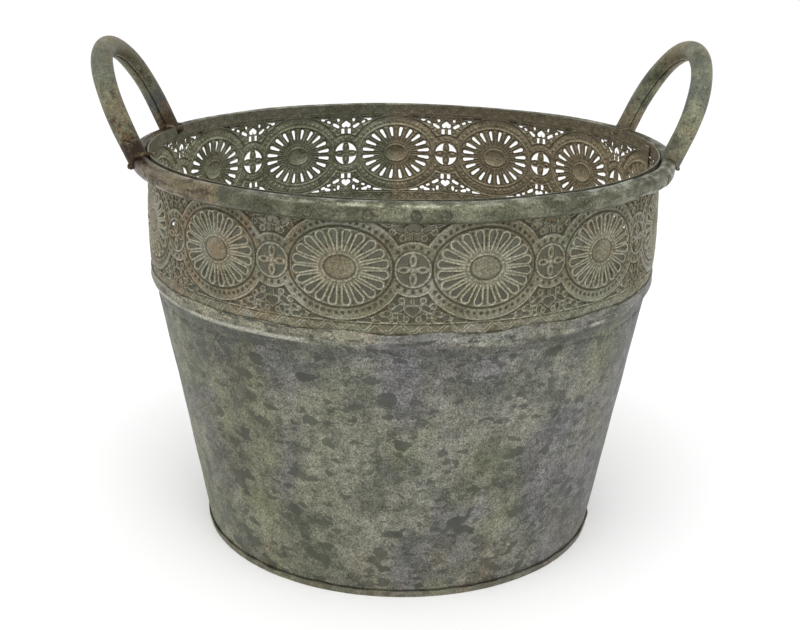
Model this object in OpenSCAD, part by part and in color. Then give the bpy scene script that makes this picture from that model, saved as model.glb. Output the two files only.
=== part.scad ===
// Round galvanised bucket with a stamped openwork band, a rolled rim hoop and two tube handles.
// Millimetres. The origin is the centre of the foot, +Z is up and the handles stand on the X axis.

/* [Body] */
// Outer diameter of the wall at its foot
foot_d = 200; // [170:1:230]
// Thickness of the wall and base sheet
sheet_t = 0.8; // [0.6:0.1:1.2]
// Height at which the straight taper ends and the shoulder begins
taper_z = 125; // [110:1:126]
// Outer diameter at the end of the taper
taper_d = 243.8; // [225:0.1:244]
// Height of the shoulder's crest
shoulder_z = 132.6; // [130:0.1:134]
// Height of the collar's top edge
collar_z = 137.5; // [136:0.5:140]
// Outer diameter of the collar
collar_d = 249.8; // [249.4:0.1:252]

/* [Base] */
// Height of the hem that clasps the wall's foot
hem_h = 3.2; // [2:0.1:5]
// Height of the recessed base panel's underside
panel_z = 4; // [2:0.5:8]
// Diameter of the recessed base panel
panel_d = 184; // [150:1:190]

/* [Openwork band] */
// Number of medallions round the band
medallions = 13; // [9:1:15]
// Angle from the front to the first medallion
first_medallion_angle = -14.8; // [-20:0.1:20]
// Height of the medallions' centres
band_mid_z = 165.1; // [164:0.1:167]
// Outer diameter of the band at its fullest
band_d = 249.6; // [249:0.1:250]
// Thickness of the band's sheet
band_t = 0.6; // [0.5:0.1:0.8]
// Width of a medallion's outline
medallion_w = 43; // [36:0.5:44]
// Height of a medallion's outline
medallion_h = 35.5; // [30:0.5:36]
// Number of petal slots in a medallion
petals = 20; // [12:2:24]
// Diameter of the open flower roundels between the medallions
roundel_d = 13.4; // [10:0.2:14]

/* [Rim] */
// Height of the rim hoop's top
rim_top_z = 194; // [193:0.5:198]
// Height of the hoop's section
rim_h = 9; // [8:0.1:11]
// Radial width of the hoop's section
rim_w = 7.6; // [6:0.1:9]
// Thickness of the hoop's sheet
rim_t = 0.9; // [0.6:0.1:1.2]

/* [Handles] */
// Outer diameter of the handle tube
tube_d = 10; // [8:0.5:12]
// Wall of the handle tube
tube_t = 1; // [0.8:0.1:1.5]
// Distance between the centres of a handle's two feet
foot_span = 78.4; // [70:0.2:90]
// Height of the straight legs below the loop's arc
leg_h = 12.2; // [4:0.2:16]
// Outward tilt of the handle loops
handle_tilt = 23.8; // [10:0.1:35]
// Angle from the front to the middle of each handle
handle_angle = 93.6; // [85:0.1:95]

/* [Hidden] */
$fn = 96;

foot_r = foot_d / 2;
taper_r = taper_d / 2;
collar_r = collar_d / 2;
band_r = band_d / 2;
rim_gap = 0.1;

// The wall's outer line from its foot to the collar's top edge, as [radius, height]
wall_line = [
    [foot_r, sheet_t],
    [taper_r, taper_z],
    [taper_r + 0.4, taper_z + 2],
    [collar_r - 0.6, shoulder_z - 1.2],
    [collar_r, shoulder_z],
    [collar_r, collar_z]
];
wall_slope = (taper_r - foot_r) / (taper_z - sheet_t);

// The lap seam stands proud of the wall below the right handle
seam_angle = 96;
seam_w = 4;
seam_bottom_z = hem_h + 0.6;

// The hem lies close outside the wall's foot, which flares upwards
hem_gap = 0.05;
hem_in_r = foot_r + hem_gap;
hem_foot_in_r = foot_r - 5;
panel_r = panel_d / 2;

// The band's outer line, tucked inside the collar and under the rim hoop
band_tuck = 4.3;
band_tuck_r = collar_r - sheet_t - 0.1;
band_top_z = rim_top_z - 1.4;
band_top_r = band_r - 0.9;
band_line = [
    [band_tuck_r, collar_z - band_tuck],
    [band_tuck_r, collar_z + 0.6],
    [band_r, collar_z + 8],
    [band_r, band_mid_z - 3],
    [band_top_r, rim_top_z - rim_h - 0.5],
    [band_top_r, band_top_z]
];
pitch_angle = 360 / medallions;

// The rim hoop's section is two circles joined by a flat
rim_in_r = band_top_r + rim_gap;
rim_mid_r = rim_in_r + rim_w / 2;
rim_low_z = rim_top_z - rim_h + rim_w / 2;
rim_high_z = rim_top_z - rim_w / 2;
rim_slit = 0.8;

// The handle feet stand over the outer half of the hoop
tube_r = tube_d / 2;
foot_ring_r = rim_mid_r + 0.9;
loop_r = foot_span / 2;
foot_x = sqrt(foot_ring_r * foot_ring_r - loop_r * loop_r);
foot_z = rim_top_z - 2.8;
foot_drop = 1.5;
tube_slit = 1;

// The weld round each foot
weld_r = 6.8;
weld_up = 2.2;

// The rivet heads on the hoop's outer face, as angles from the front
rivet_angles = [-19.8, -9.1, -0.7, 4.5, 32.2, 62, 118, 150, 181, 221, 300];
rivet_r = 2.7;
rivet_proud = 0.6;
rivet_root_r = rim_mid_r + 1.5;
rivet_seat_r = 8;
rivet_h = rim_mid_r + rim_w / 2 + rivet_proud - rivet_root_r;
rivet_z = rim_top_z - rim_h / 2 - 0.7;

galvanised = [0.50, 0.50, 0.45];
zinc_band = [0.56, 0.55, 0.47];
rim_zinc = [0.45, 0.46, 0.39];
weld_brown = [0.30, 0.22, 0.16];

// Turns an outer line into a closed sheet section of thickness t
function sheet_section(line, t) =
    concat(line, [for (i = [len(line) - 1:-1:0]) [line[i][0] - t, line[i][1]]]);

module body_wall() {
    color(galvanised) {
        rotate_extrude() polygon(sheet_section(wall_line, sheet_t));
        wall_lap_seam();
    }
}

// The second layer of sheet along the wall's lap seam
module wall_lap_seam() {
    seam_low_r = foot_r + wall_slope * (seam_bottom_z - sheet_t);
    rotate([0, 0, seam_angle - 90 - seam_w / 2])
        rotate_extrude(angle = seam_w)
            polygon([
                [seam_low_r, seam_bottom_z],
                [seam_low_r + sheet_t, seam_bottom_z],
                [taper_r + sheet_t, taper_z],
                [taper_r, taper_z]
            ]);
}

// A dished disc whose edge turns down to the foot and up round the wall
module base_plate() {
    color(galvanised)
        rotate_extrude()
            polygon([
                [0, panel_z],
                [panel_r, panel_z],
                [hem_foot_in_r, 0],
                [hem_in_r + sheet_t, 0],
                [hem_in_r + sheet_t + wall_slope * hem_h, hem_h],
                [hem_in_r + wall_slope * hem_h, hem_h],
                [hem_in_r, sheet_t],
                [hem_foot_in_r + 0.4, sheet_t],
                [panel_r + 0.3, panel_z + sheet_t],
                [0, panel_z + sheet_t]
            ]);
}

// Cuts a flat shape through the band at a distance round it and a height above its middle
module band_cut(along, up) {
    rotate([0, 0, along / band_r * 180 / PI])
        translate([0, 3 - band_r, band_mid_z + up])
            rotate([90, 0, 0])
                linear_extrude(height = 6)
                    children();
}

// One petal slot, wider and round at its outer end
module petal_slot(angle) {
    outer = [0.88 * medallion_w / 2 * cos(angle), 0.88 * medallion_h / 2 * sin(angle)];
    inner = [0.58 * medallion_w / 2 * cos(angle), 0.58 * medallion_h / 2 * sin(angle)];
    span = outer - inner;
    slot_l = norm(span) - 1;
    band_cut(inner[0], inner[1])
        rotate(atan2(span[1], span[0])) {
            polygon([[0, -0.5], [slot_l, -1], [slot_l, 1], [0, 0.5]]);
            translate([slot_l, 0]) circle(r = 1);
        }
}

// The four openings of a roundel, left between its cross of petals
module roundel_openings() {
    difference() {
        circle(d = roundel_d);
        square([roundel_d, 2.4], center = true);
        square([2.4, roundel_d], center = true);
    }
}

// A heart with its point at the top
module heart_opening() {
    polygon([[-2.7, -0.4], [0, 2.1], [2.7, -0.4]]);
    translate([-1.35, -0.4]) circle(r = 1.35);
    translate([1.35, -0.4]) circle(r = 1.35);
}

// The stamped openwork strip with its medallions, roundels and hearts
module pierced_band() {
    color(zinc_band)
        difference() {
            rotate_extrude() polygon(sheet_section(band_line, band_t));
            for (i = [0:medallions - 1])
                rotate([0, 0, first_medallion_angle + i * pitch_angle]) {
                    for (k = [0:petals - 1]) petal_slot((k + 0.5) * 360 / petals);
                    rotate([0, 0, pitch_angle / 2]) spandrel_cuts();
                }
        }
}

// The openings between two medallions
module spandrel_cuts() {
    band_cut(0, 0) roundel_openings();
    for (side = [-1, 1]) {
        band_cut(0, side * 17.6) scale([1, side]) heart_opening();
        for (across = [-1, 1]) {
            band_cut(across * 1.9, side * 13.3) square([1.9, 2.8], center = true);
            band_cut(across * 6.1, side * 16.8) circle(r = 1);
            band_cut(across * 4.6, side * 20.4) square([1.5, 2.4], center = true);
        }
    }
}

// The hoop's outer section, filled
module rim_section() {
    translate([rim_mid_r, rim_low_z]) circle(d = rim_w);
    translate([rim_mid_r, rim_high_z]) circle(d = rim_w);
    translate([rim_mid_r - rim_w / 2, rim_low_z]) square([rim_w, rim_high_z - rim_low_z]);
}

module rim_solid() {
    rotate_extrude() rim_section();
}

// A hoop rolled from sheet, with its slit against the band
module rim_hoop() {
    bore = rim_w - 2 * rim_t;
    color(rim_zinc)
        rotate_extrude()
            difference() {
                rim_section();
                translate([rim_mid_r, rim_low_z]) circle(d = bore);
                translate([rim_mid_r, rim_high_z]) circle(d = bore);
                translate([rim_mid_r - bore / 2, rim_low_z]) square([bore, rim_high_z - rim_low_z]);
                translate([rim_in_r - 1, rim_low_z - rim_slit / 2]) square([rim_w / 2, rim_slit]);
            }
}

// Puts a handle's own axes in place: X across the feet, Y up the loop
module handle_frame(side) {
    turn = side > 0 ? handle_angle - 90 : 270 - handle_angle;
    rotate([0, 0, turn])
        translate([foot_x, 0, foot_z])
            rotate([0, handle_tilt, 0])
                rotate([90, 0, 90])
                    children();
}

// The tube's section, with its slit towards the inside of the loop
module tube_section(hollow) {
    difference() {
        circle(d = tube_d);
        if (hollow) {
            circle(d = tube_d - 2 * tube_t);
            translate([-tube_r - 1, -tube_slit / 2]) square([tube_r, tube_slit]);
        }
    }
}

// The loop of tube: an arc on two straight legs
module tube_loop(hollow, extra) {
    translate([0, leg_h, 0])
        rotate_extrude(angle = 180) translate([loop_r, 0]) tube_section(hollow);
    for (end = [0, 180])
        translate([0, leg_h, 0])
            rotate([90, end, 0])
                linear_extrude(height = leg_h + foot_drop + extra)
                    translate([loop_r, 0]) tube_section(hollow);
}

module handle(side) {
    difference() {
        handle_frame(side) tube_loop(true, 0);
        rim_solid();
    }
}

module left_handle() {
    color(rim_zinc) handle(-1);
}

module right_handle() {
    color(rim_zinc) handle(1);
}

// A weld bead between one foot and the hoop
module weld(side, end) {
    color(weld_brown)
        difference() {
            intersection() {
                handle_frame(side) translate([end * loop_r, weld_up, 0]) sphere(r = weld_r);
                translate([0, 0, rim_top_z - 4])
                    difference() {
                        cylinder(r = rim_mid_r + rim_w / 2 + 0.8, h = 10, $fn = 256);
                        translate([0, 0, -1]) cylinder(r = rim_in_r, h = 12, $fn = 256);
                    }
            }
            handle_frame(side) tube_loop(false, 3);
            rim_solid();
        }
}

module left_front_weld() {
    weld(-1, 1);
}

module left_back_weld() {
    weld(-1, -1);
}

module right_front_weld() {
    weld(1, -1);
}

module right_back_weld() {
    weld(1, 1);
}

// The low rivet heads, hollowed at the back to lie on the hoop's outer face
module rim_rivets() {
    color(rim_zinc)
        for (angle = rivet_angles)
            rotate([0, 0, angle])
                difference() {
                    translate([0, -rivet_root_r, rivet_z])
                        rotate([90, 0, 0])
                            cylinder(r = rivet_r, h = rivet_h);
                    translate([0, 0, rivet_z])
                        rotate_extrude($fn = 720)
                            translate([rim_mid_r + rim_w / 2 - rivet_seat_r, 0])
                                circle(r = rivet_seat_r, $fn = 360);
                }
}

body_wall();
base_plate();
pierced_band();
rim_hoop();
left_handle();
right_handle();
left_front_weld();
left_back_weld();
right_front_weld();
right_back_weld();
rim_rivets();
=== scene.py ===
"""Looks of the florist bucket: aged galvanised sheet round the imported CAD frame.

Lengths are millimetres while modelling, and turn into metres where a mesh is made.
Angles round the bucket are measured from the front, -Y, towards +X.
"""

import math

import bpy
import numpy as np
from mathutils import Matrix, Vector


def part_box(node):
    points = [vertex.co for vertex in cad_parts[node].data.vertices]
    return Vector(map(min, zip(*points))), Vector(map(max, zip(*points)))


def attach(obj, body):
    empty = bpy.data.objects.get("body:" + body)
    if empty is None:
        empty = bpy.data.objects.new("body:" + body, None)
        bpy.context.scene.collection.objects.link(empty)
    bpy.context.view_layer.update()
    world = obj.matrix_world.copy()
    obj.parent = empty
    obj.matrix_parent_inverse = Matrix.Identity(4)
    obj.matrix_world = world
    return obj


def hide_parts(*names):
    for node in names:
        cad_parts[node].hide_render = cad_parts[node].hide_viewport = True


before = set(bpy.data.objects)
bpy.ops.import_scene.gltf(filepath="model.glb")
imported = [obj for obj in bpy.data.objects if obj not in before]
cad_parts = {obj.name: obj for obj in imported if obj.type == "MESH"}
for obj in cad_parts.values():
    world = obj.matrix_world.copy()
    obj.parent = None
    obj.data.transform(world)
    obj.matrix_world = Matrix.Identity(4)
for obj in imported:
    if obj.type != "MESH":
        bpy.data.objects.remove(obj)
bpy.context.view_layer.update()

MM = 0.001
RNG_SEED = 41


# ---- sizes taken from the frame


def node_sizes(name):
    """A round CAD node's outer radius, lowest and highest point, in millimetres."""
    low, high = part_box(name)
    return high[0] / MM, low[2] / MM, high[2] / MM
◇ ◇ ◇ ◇
Directive ->
All lines from the one that contains "bpy.data.objects.remove(obj)" through the end of the material are to be quoted exactly, with both ends included.

Answer to the exercise ->
        bpy.data.objects.remove(obj)
bpy.context.view_layer.update()

MM = 0.001
RNG_SEED = 41


# ---- sizes taken from the frame


def node_sizes(name):
    """A round CAD node's outer radius, lowest and highest point, in millimetres."""
    low, high = part_box(name)
    return high[0] / MM, low[2] / MM, high[2] / MM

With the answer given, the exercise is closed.